--- Begin ---
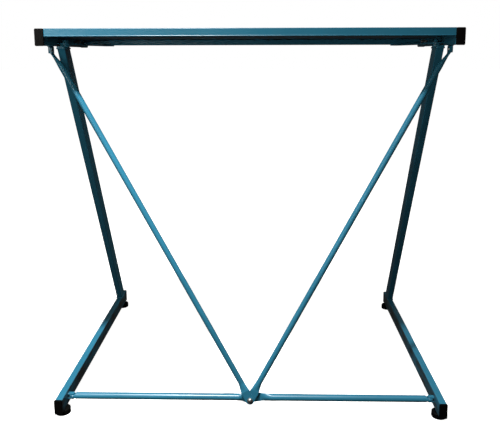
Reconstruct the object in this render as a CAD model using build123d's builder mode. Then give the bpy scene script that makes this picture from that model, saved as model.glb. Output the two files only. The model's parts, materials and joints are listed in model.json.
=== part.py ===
from build123d import *

import os
from math import asin, atan2, cos, degrees, sin

# A folding steel stand for a household machine, in millimetres.
# +X is to the right seen from the front, +Y to the back and +Z up. The origin is on the floor,
# at the middle of the stand's bounding box. Every piece is drawn on the right-hand side,
# and left-hand pieces are its mirror image.
#
# The root is the top frame with the V truss under its front edge. Each side frame is a gate:
# a floor rail, a raking leg and two feet, which turn about a pivot at the leg's top and a hinge
# at the end of the cross bar, and so fold in behind the truss.

# ---- driving dimensions ----
top_width = 780.0
top_height = 783.0
top_depth = 300.0
overall_depth = 640.0

tube_width = 15.0
tube_height = 30.0
tube_wall = 1.5
tube_corner = 2.0
cap_overhang = 0.8
cap_plate = 3.0
cap_plug_length = 13.0

foot_radius = 16.0
foot_height = 12.0
floor_rail_x = 389.8
floor_rail_start = 15.7
front_foot_y = 46.0
rear_foot_y = 620.0

sheet = 1.2
tray_height = 14.8
rear_rail_depth = 30.0
rear_rail_height = 12.0
plate = 2.0

leg_foot_y = 598.0
leg_head_x = 364.6
leg_head_y = 86.2
leg_head_z = 753.0

truss_y = 65.6
strut_radius = 6.0
strut_head_x = 383.6
bar_radius = 7.0
bar_z = 27.0
pipe_wall = 1.4
pin_z = 24.0
eye_radius = 9.0
eye_thickness = 3.0
centre_shank = 4.0

hinge_x = 374.3
hinge_pin = 3.0
knuckle_radius = 7.2
knuckle_half = 2.8
ear_gap = 0.3
ear_thickness = 2.2
ear_radius = 5.0
ear_root = 5.2
ear_sweep = 8.8

pivot_x = 360.0
pivot_y = 86.0
stud_radius = 4.0
end_plate = 4.0
end_plate_drop = 0.9
nose_radius = 6.0

screw_radius = 2.0
close_fit = 0.05
running_fit = 0.06

# ---- levels and places worked out from them ----
front = -overall_depth / 2
rail_top = top_height - cap_overhang
rail_under = rail_top - tube_height
side_rail_x = top_width / 2 - cap_overhang - tube_width / 2
rail_inner_x = side_rail_x - tube_width / 2
floor_rail_top = foot_height + tube_height
floor_rail_z = foot_height + tube_height / 2
floor_rail_end = overall_depth - cap_plate
floor_inner_x = floor_rail_x - tube_width / 2
strap_under = rail_under + plate
rear_rail_under = strap_under + plate
tray_under = rear_rail_under + rear_rail_height
tray_floor = tray_under + sheet
rear_rail_y = front + top_depth - cap_plate - 2.0 - rear_rail_depth / 2
truss = front + truss_y
stack_front = truss - 3.0 - 2 * eye_thickness

pivot = Vector(pivot_x, front + pivot_y, rail_under)
hinge = Vector(hinge_x, truss, bar_z)
gate_axis = (pivot - hinge).normalized()
gate_across = Vector(gate_axis.Z, 0, -gate_axis.X).normalized()
pivot_plane = Plane(origin=pivot, x_dir=gate_across, z_dir=gate_axis)
hinge_plane = Plane(origin=hinge, x_dir=gate_across, z_dir=gate_axis)

leg_foot = Vector(floor_rail_x, front + leg_foot_y, floor_rail_top)
leg_head = Vector(leg_head_x, front + leg_head_y, leg_head_z)
leg_run = leg_head - leg_foot
leg_across = Vector(leg_run.Z, 0, -leg_run.X).normalized()
leg_plane = Plane(origin=leg_foot, x_dir=leg_across, z_dir=leg_run)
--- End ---
- [EXERCISE DESCRIPTION]:
Return the listing above word for word.

- [ANSWER]:
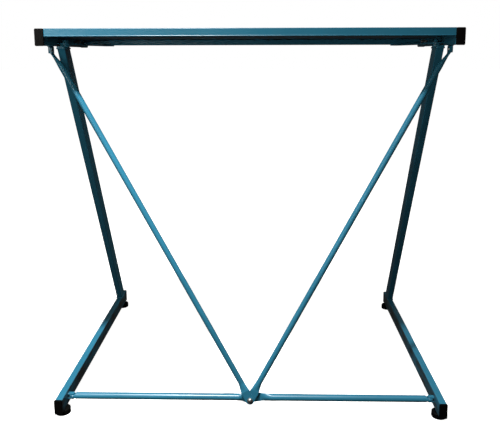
Reconstruct the object in this render as a CAD model using build123d's builder mode. Then give the bpy scene script that makes this picture from that model, saved as model.glb. Output the two files only. The model's parts, materials and joints are listed in model.json.
=== part.py ===
from build123d import *

import os
from math import asin, atan2, cos, degrees, sin

# A folding steel stand for a household machine, in millimetres.
# +X is to the right seen from the front, +Y to the back and +Z up. The origin is on the floor,
# at the middle of the stand's bounding box. Every piece is drawn on the right-hand side,
# and left-hand pieces are its mirror image.
#
# The root is the top frame with the V truss under its front edge. Each side frame is a gate:
# a floor rail, a raking leg and two feet, which turn about a pivot at the leg's top and a hinge
# at the end of the cross bar, and so fold in behind the truss.

# ---- driving dimensions ----
top_width = 780.0
top_height = 783.0
top_depth = 300.0
overall_depth = 640.0

tube_width = 15.0
tube_height = 30.0
tube_wall = 1.5
tube_corner = 2.0
cap_overhang = 0.8
cap_plate = 3.0
cap_plug_length = 13.0

foot_radius = 16.0
foot_height = 12.0
floor_rail_x = 389.8
floor_rail_start = 15.7
front_foot_y = 46.0
rear_foot_y = 620.0

sheet = 1.2
tray_height = 14.8
rear_rail_depth = 30.0
rear_rail_height = 12.0
plate = 2.0

leg_foot_y = 598.0
leg_head_x = 364.6
leg_head_y = 86.2
leg_head_z = 753.0

truss_y = 65.6
strut_radius = 6.0
strut_head_x = 383.6
bar_radius = 7.0
bar_z = 27.0
pipe_wall = 1.4
pin_z = 24.0
eye_radius = 9.0
eye_thickness = 3.0
centre_shank = 4.0

hinge_x = 374.3
hinge_pin = 3.0
knuckle_radius = 7.2
knuckle_half = 2.8
ear_gap = 0.3
ear_thickness = 2.2
ear_radius = 5.0
ear_root = 5.2
ear_sweep = 8.8

pivot_x = 360.0
pivot_y = 86.0
stud_radius = 4.0
end_plate = 4.0
end_plate_drop = 0.9
nose_radius = 6.0

screw_radius = 2.0
close_fit = 0.05
running_fit = 0.06

# ---- levels and places worked out from them ----
front = -overall_depth / 2
rail_top = top_height - cap_overhang
rail_under = rail_top - tube_height
side_rail_x = top_width / 2 - cap_overhang - tube_width / 2
rail_inner_x = side_rail_x - tube_width / 2
floor_rail_top = foot_height + tube_height
floor_rail_z = foot_height + tube_height / 2
floor_rail_end = overall_depth - cap_plate
floor_inner_x = floor_rail_x - tube_width / 2
strap_under = rail_under + plate
rear_rail_under = strap_under + plate
tray_under = rear_rail_under + rear_rail_height
tray_floor = tray_under + sheet
rear_rail_y = front + top_depth - cap_plate - 2.0 - rear_rail_depth / 2
truss = front + truss_y
stack_front = truss - 3.0 - 2 * eye_thickness

pivot = Vector(pivot_x, front + pivot_y, rail_under)
hinge = Vector(hinge_x, truss, bar_z)
gate_axis = (pivot - hinge).normalized()
gate_across = Vector(gate_axis.Z, 0, -gate_axis.X).normalized()
pivot_plane = Plane(origin=pivot, x_dir=gate_across, z_dir=gate_axis)
hinge_plane = Plane(origin=hinge, x_dir=gate_across, z_dir=gate_axis)

leg_foot = Vector(floor_rail_x, front + leg_foot_y, floor_rail_top)
leg_head = Vector(leg_head_x, front + leg_head_y, leg_head_z)
leg_run = leg_head - leg_foot
leg_across = Vector(leg_run.Z, 0, -leg_run.X).normalized()
leg_plane = Plane(origin=leg_foot, x_dir=leg_across, z_dir=leg_run)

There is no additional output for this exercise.